Views expressed are those of the authors, not necessarily of the AFSC.

Listening to Phil Ochs Again

Arnie Alpert is New Hampshire Program Coordinator for the American Friends Service Committee.

When George W. Bush labeled the September 11 terrorist attacks acts of war, I started hearing a tune in my head. It's a simple, bouncy tune, played on an acoustic guitar. The lyrics are not subtle: "Hup, two, three, four, marching down the street / rolling of the drums and the tramping of the feet/ generals salute, and the mothers waving wheat, here comes the big parade." The song, "One More Parade," was written by the young Phil Ochs in 1961, before most Americans had heard of a country called Vietnam.

I've had Phil Ochs on my mind ever since. Sometimes I find myself crying when I listen to "When I'm Gone," "A Toast to Those Who Are Gone," or "Song of My Returning," and think about his suicide. I never met him, but I miss him.

Phil Ochs was perhaps the premier "protest singer" of the era. In the tradition of Joe Hill, Woody Guthrie, and the troubadours of old, Ochs used poetry and music to inform, enrage, and inspire. He wrote about racism and civil rights, capital punishment, strikes and struggles of workers, and of course, Vietnam. From his pen poured out the lyric lines to "I Ain't Marchin' Anymore," "White Boots Marching in a Yellow Land," "Cops of the World," "The War is Over," and more.

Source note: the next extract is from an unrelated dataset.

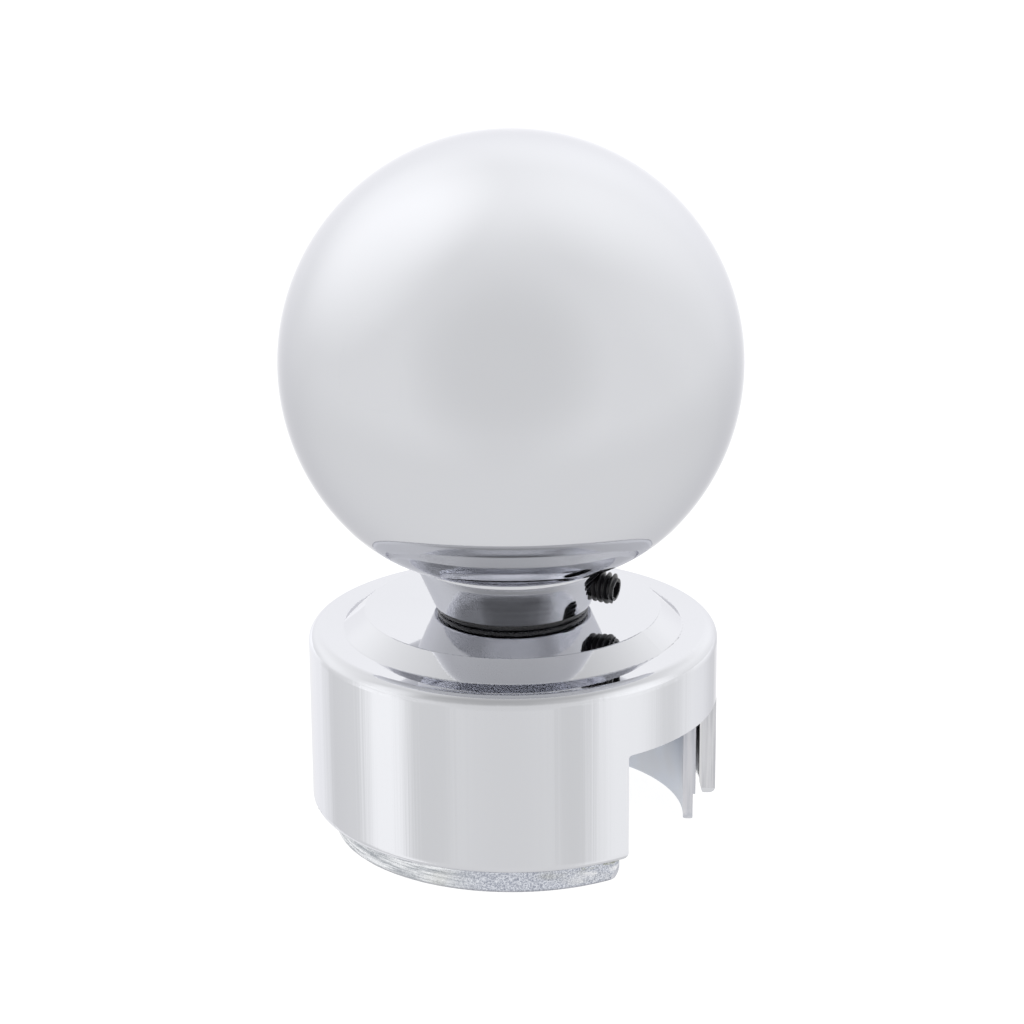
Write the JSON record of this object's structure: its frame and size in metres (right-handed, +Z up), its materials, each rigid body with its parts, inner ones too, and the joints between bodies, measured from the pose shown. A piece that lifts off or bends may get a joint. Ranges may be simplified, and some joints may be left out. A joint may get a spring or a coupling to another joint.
{
  "type": "fence post cap",
  "caption": "Round fence post cap: chrome ball on a conical collar with a set screw and a rubber ring, over a polished stepped cap with a rail slot and an unpolished inner sleeve.",
  "frame": {"origin": "centre of the post bore's mouth, on the bottom plane of the inner sleeve, which is the part's lowest plane", "axes": "+Z up along the post's axis to the top of the ball; +X points out of the middle of the rail slot; +Y completes the right-handed frame"},
  "size_m": [0.08, 0.08, 0.1246],
  "materials": {
    "ball_chrome": "mirror polished chrome plate on steel",
    "collar_chrome": "turned and chrome plated, faint turning lines",
    "black_rubber": "moulded black rubber with a slight sheen",
    "shell_chrome": "polished chrome plate, matt on the slot's cut faces",
    "black_oxide_steel": "black oxide, slightly oily",
    "turned_steel": "turned bright steel",
    "cast_aluminium": "as cast, unpolished, grainy",
    "zinc_plated_steel": "zinc plated"
  },
  "bodies": {
    "root": {"cap_shell": "shell_chrome", "inner_sleeve": "cast_aluminium", "spigot": "turned_steel", "spigot_screw": "zinc_plated_steel", "lock_washer": "zinc_plated_steel", "sleeve_screw_1": "zinc_plated_steel", "sleeve_screw_2": "zinc_plated_steel", "sleeve_screw_3": "zinc_plated_steel"},
    "washer": {"collar_washer": "black_rubber"},
    "ball_head": {"ball_shell": "ball_chrome", "ball_collar": "collar_chrome"},
    "set_screw": {"set_screw": "black_oxide_steel"}
  },
  "joints": [
    {"name": "ball_turn", "type": "hinge", "parent": "root", "child": "washer", "pos_m": [0, 0, 0.04034], "axis": [0, 0, 1], "continuous": true},
    {"name": "ball_lift", "type": "slide", "parent": "washer", "child": "ball_head", "axis": [0, 0, 1], "range_m": [0, 0.024]},
    {"name": "set_screw_travel", "type": "slide", "parent": "ball_head", "child": "set_screw", "axis": [0.9863, 0.1342, -0.0958], "range_m": [-0.0006, 0.008]}
  ]
}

When President George W. Bush called for all good patriots to rise to the defense of their country's way of life by going shopping, I could not resist. I headed to my local independent music store and picked up a 3-CD set of Phil Ochs recordings. Some songs ("When I'm Gone," "There But for Fortune," and "Power and Glory," for example) stand the test of time and will be sung for generations. Others stand more as testimony to the times in which they were written. For young people interested in understanding the "sixties generation," it is hard to find better sources than "Too Many Martyrs," "Outside a Small Circle of Friends," "Draft Dodger Rag," and "The Marines Have Landed on the Shores of Santo Domingo."

The boxed set includes a previously unreleased tune written in 1965, "We Seek No Wider War." The line comes from a speech by President Johnson, and Ochs used it to highlight the deception and self-deception of the time. The song refers to advisers, defoliants, escalation, and the French wars in Vietnam that preceded ours. As Ochs no doubt expected, the war widened and went on for another ten years.

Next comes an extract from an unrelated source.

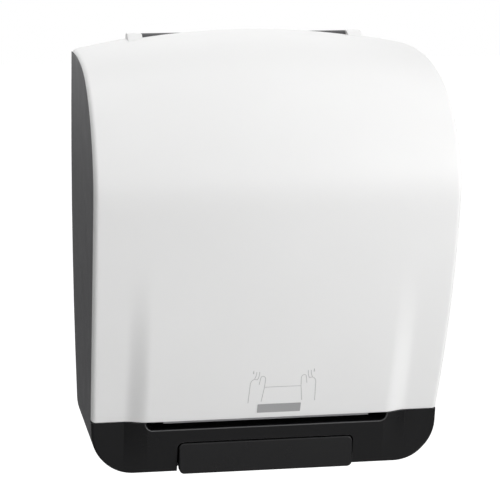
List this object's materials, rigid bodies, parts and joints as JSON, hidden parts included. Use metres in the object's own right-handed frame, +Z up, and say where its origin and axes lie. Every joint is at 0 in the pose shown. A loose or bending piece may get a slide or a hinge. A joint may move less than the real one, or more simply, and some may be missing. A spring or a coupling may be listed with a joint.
{
  "type": "lever paper towel dispenser",
  "caption": "Wall-mounted roll towel dispenser: a bulged white hinged cover over a dark housing, a black outlet band with a push lever, and a knife drum with roll arms inside.",
  "frame": {"origin": "centre of the four wall holes on the housing's back face, 210 mm above the bottom of the case", "axes": "+X right as seen from the front, +Y into the wall, +Z up; the front faces -Y and the wall is at y = 0"},
  "size_m": [0.335, 0.2161, 0.4049],
  "materials": {
    "case_dark": "fine spark-eroded texture, near black",
    "case_black": "satin black",
    "cover_white": "semi-gloss white",
    "label_grey": "satin mid grey",
    "strip_grey": "satin light grey sheet",
    "frame_plastic": "grey moulded",
    "drum_plastic": "light grey moulded",
    "gear_plastic": "natural acetal",
    "hand_plastic": "moulded, touch point colour",
    "grip_rubber": "matt black",
    "steel": "drawn",
    "spring_steel": "spring wire",
    "screw_steel": "zinc plated",
    "lock_metal": "nickel plated"
  },
  "bodies": {
    "housing": {"rear_housing": "case_dark", "outlet_fascia": "case_black", "fascia_screws": "screw_steel", "hinge_pins": "steel", "side_frame_right": "frame_plastic", "side_frame_left": "frame_plastic", "tie_rods": "steel", "shaft_bushes": "gear_plastic", "frame_screws": "screw_steel", "towel_chute": "frame_plastic", "pinch_springs": "spring_steel", "spring_post": "steel", "drive_spring": "spring_steel", "roll_arm_left": "frame_plastic", "arm_bracket": "frame_plastic", "arm_pin": "steel", "arm_screws": "screw_steel", "hub_screw_left": "screw_steel", "lock_body": "lock_metal", "lock_nut": "lock_metal"},
    "cover": {"front_cover": "cover_white", "cover_catch": "cover_white", "label_plate": "label_grey", "tear_strip": "strip_grey"},
    "lever": {"push_lever": "case_black", "lever_shaft": "steel", "lever_springs": "spring_steel", "gear_sector": "gear_plastic", "shaft_clips": "spring_steel"},
    "pinion": {"drive_pinion": "gear_plastic"},
    "drum": {"drum_shell": "drum_plastic", "grip_rings": "grip_rubber", "drum_cap_right": "drum_plastic", "drum_cap_left": "drum_plastic", "drum_shaft": "steel", "hand_wheel": "hand_plastic", "crank_wheel": "gear_plastic"},
    "knife": {"knife_carrier": "frame_plastic", "knife_blade": "steel", "knife_pins": "steel", "blade_screws": "screw_steel"},
    "pinch": {"pinch_shaft": "steel", "pinch_rollers": "grip_rubber"},
    "roll_arm": {"roll_arm_right": "frame_plastic", "arm_spring": "spring_steel", "hub_screw_right": "screw_steel"},
    "hub_right": {"core_hub_right": "hand_plastic"},
    "hub_left": {"core_hub_left": "hand_plastic"},
    "lock": {"lock_plug": "lock_metal", "lock_cam": "steel", "cam_screw": "screw_steel"}
  },
  "joints": [
    {"name": "cover_hinge", "type": "hinge", "parent": "housing", "child": "cover", "pos_m": [0, -0.011, 0.184], "axis": [-1, 0, 0], "range_deg": [0, 95]},
    {"name": "lever_push", "type": "hinge", "parent": "housing", "child": "lever", "pos_m": [0, -0.134, -0.174], "axis": [1, 0, 0], "range_deg": [0, 16], "stiffness_Nm_per_rad": 0.4, "springref_deg": -11.46},
    {"name": "pinion_turn", "type": "hinge", "parent": "housing", "child": "pinion", "pos_m": [0, -0.095, -0.09876], "axis": [1, 0, 0], "range_deg": [-60, 0]},
    {"name": "drum_spin", "type": "hinge", "parent": "housing", "child": "drum", "pos_m": [0, -0.095, -0.09876], "axis": [1, 0, 0], "continuous": true, "deforming": ["drive_spring"]},
    {"name": "knife_swing", "type": "hinge", "parent": "drum", "child": "knife", "pos_m": [0, -0.095, -0.0733], "axis": [-1, 0, 0], "range_deg": [0, 18], "stiffness_Nm_per_rad": 0.02, "springref_deg": -22.92},
    {"name": "pinch_spin", "type": "hinge", "parent": "housing", "child": "pinch", "pos_m": [0, -0.06467, -0.12909], "axis": [1, 0, 0], "continuous": true},
    {"name": "arm_swing", "type": "hinge", "parent": "housing", "child": "roll_arm", "pos_m": [0.122, -0.024, 0.075], "axis": [0, 0, 1], "range_deg": [0, 20], "stiffness_Nm_per_rad": 0.5, "springref_deg": -17.19},
    {"name": "hub_right_spin", "type": "hinge", "parent": "roll_arm", "child": "hub_right", "pos_m": [0.103, -0.103, 0.075], "axis": [1, 0, 0], "continuous": true},
    {"name": "hub_left_spin", "type": "hinge", "parent": "housing", "child": "hub_left", "pos_m": [-0.103, -0.103, 0.075], "axis": [1, 0, 0], "continuous": true},
    {"name": "lock_turn", "type": "hinge", "parent": "housing", "child": "lock", "pos_m": [0.155, -0.11, -0.12], "axis": [1, 0, 0], "range_deg": [0, 90]}
  ],
  "couplings": [
    {"joint": "pinion_turn", "follows": "lever_push", "ratio": -3.7083},
    {"joint": "pinch_spin", "follows": "drum_spin", "ratio": -3.7333}
  ]
}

One line printed in the booklet that accompanies the album (but curiously not found in the song) goes:

"And the evil is done in the hopes that evil surrenders/ But the deeds of the devil are buried too deep in the embers." Could we hope for a better critique of the latest US war?

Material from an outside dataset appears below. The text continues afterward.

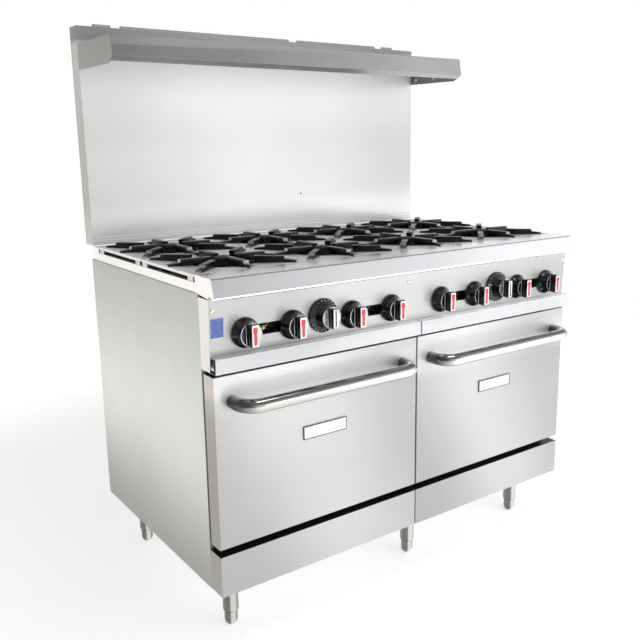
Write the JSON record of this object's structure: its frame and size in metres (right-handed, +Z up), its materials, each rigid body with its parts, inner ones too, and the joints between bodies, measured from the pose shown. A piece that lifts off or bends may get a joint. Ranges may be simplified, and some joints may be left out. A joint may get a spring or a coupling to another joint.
{
  "type": "commercial gas range",
  "caption": "Freestanding stainless restaurant gas range with grates over open burners, drop-down oven doors, pull-out crumb trays, a riser with a high shelf, and screw-adjusted legs.",
  "frame": {"origin": "centre of the footprint (bounding box in X and Y) at floor level, under the feet", "axes": "+X to the right seen from the front, +Y to the rear (the doors and knobs face -Y), +Z up"},
  "size_m": [1.219, 0.8589, 1.548],
  "materials": {
    "front_steel": "brushed stainless sheet, fine grain",
    "side_steel": "dull stainless side sheet",
    "inner_steel": "plain mill-finish sheet",
    "polished_steel": "brighter stainless",
    "oven_enamel": "dark porcelain enamel",
    "cast_iron": "black cast iron, sand-cast grain",
    "knob_black": "glossy black phenolic with a bright grip",
    "pipe_brass": "brass valves on a pipe",
    "rack_chrome": "chromed wire",
    "insulation": "aluminised inner door sheet"
  },
  "bodies": {
    "frame": {"back_panel": "inner_steel", "base_pan": "inner_steel", "burner_box": "side_steel", "burner_casting_1": "cast_iron", "burner_casting_2": "cast_iron", "burner_casting_3": "cast_iron", "burner_casting_4": "cast_iron", "control_panel": "front_steel", "front_rail": "polished_steel", "gas_manifold": "pipe_brass", "high_shelf": "front_steel", "left_kick_panel": "front_steel", "left_oven_liner": "oven_enamel", "left_side_panel": "side_steel", "leg_front_left": "polished_steel", "leg_front_middle": "polished_steel", "leg_front_right": "polished_steel", "leg_rear_left": "polished_steel", "leg_rear_middle": "polished_steel", "leg_rear_right": "polished_steel", "right_kick_panel": "front_steel", "right_oven_liner": "oven_enamel", "right_side_panel": "side_steel", "riser_back": "side_steel", "riser_panel": "front_steel"},
    "left_door": {"left_door_panel": "front_steel", "left_door_liner": "insulation", "left_door_handle": "front_steel"},
    "right_door": {"right_door_panel": "front_steel", "right_door_liner": "insulation", "right_door_handle": "front_steel"},
    "left_tray": {"left_crumb_tray": "polished_steel"},
    "right_tray": {"right_crumb_tray": "polished_steel"},
    "left_rack": {"left_oven_rack": "rack_chrome"},
    "right_rack": {"right_oven_rack": "rack_chrome"},
    "left_dial": {"left_oven_dial": "knob_black"},
    "right_dial": {"right_oven_dial": "knob_black"},
    "knob_1": {"burner_knob_1": "knob_black"},
    "knob_2": {"burner_knob_2": "knob_black"},
    "knob_3": {"burner_knob_3": "knob_black"},
    "knob_4": {"burner_knob_4": "knob_black"},
    "knob_5": {"burner_knob_5": "knob_black"},
    "knob_6": {"burner_knob_6": "knob_black"},
    "knob_7": {"burner_knob_7": "knob_black"},
    "knob_8": {"burner_knob_8": "knob_black"},
    "grate_front_1_body": {"grate_front_1": "cast_iron"},
    "grate_front_2_body": {"grate_front_2": "cast_iron"},
    "grate_front_3_body": {"grate_front_3": "cast_iron"},
    "grate_front_4_body": {"grate_front_4": "cast_iron"},
    "grate_rear_1_body": {"grate_rear_1": "cast_iron"},
    "grate_rear_2_body": {"grate_rear_2": "cast_iron"},
    "grate_rear_3_body": {"grate_rear_3": "cast_iron"},
    "grate_rear_4_body": {"grate_rear_4": "cast_iron"},
    "foot_front_left_body": {"foot_front_left": "polished_steel"},
    "foot_front_middle_body": {"foot_front_middle": "polished_steel"},
    "foot_front_right_body": {"foot_front_right": "polished_steel"},
    "foot_rear_left_body": {"foot_rear_left": "polished_steel"},
    "foot_rear_middle_body": {"foot_rear_middle": "polished_steel"},
    "foot_rear_right_body": {"foot_rear_right": "polished_steel"}
  },
  "joints": [
    {"name": "left_door_hinge", "type": "hinge", "parent": "frame", "child": "left_door", "pos_m": [-0.30575, -0.345, 0.2715], "axis": [1, 0, 0], "range_deg": [0, 88]},
    {"name": "right_door_hinge", "type": "hinge", "parent": "frame", "child": "right_door", "pos_m": [0.30575, -0.345, 0.2715], "axis": [1, 0, 0], "range_deg": [0, 88]},
    {"name": "left_tray_slide", "type": "slide", "parent": "frame", "child": "left_tray", "axis": [0, -1, 0], "range_m": [0, 0.4]},
    {"name": "right_tray_slide", "type": "slide", "parent": "frame", "child": "right_tray", "axis": [0, -1, 0], "range_m": [0, 0.4]},
    {"name": "left_rack_slide", "type": "slide", "parent": "frame", "child": "left_rack", "axis": [0, -1, 0], "range_m": [0, 0.045]},
    {"name": "right_rack_slide", "type": "slide", "parent": "frame", "child": "right_rack", "axis": [0, -1, 0], "range_m": [0, 0.045]},
    {"name": "left_dial_turn", "type": "hinge", "parent": "frame", "child": "left_dial", "pos_m": [-0.30475, -0.351, 0.806], "axis": [0, -1, 0], "range_deg": [0, 270]},
    {"name": "right_dial_turn", "type": "hinge", "parent": "frame", "child": "right_dial", "pos_m": [0.30475, -0.351, 0.806], "axis": [0, -1, 0], "range_deg": [0, 270]},
    {"name": "knob_1_turn", "type": "hinge", "parent": "frame", "child": "knob_1", "pos_m": [-0.52113, -0.351, 0.796], "axis": [0, -1, 0], "range_deg": [0, 90]},
    {"name": "knob_2_turn", "type": "hinge", "parent": "frame", "child": "knob_2", "pos_m": [-0.39313, -0.351, 0.796], "axis": [0, -1, 0], "range_deg": [0, 90]},
    {"name": "knob_3_turn", "type": "hinge", "parent": "frame", "child": "knob_3", "pos_m": [-0.21638, -0.351, 0.796], "axis": [0, -1, 0], "range_deg": [0, 90]},
    {"name": "knob_4_turn", "type": "hinge", "parent": "frame", "child": "knob_4", "pos_m": [-0.08838, -0.351, 0.796], "axis": [0, -1, 0], "range_deg": [0, 90]},
    {"name": "knob_5_turn", "type": "hinge", "parent": "frame", "child": "knob_5", "pos_m": [0.08838, -0.351, 0.796], "axis": [0, -1, 0], "range_deg": [0, 90]},
    {"name": "knob_6_turn", "type": "hinge", "parent": "frame", "child": "knob_6", "pos_m": [0.21638, -0.351, 0.796], "axis": [0, -1, 0], "range_deg": [0, 90]},
    {"name": "knob_7_turn", "type": "hinge", "parent": "frame", "child": "knob_7", "pos_m": [0.39313, -0.351, 0.796], "axis": [0, -1, 0], "range_deg": [0, 90]},
    {"name": "knob_8_turn", "type": "hinge", "parent": "frame", "child": "knob_8", "pos_m": [0.52113, -0.351, 0.796], "axis": [0, -1, 0], "range_deg": [0, 90]},
    {"name": "grate_front_1_lift", "type": "slide", "parent": "frame", "child": "grate_front_1_body", "axis": [0, 0, 1], "range_m": [0, 0.08]},
    {"name": "grate_front_2_lift", "type": "slide", "parent": "frame", "child": "grate_front_2_body", "axis": [0, 0, 1], "range_m": [0, 0.08]},
    {"name": "grate_front_3_lift", "type": "slide", "parent": "frame", "child": "grate_front_3_body", "axis": [0, 0, 1], "range_m": [0, 0.08]},
    {"name": "grate_front_4_lift", "type": "slide", "parent": "frame", "child": "grate_front_4_body", "axis": [0, 0, 1], "range_m": [0, 0.08]},
    {"name": "grate_rear_1_lift", "type": "slide", "parent": "frame", "child": "grate_rear_1_body", "axis": [0, 0, 1], "range_m": [0, 0.08]},
    {"name": "grate_rear_2_lift", "type": "slide", "parent": "frame", "child": "grate_rear_2_body", "axis": [0, 0, 1], "range_m": [0, 0.08]},
    {"name": "grate_rear_3_lift", "type": "slide", "parent": "frame", "child": "grate_rear_3_body", "axis": [0, 0, 1], "range_m": [0, 0.08]},
    {"name": "grate_rear_4_lift", "type": "slide", "parent": "frame", "child": "grate_rear_4_body", "axis": [0, 0, 1], "range_m": [0, 0.08]},
    {"name": "foot_front_left_screw", "type": "slide", "parent": "frame", "child": "foot_front_left_body", "axis": [0, 0, -1], "range_m": [0, 0.03]},
    {"name": "foot_front_middle_screw", "type": "slide", "parent": "frame", "child": "foot_front_middle_body", "axis": [0, 0, -1], "range_m": [0, 0.03]},
    {"name": "foot_front_right_screw", "type": "slide", "parent": "frame", "child": "foot_front_right_body", "axis": [0, 0, -1], "range_m": [0, 0.03]},
    {"name": "foot_rear_left_screw", "type": "slide", "parent": "frame", "child": "foot_rear_left_body", "axis": [0, 0, -1], "range_m": [0, 0.03]},
    {"name": "foot_rear_middle_screw", "type": "slide", "parent": "frame", "child": "foot_rear_middle_body", "axis": [0, 0, -1], "range_m": [0, 0.03]},
    {"name": "foot_rear_right_screw", "type": "slide", "parent": "frame", "child": "foot_rear_right_body", "axis": [0, 0, -1], "range_m": [0, 0.03]}
  ]
}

I'm sure some will say, "This is different. Afghanistan is not Vietnam." This is true; Afghanistan is not Vietnam, and as Lloyd Bentsen might have said (but probably wouldn't), Osama bin Laden is no Ho Chi Minh.

And we could add: Afghanistan is not Grenada. It is not Sudan. It is not Somalia. It is not Lebanon. It is not Panama. It is not Kosovo. It is not Iraq. It is not Colombia. It is not El Salvador. It is not Guatemala. It is not Nicaragua. It is not Haiti. It is not Angola. It is not Libya. It is not Honduras. It is not Vieques. Each place the United States has sent soldiers or bombs (or "advisers") in the last twenty years has been different.

Phil Ochs' songs about Vietnam reflected his understanding of past wars, against enemies foreign and domestic, real and imagined, praiseworthy and evil. He's no longer with us. So when George W. Bush says "every American is a soldier, and every citizen is in this fight," I say "I ain't marchin' anymore."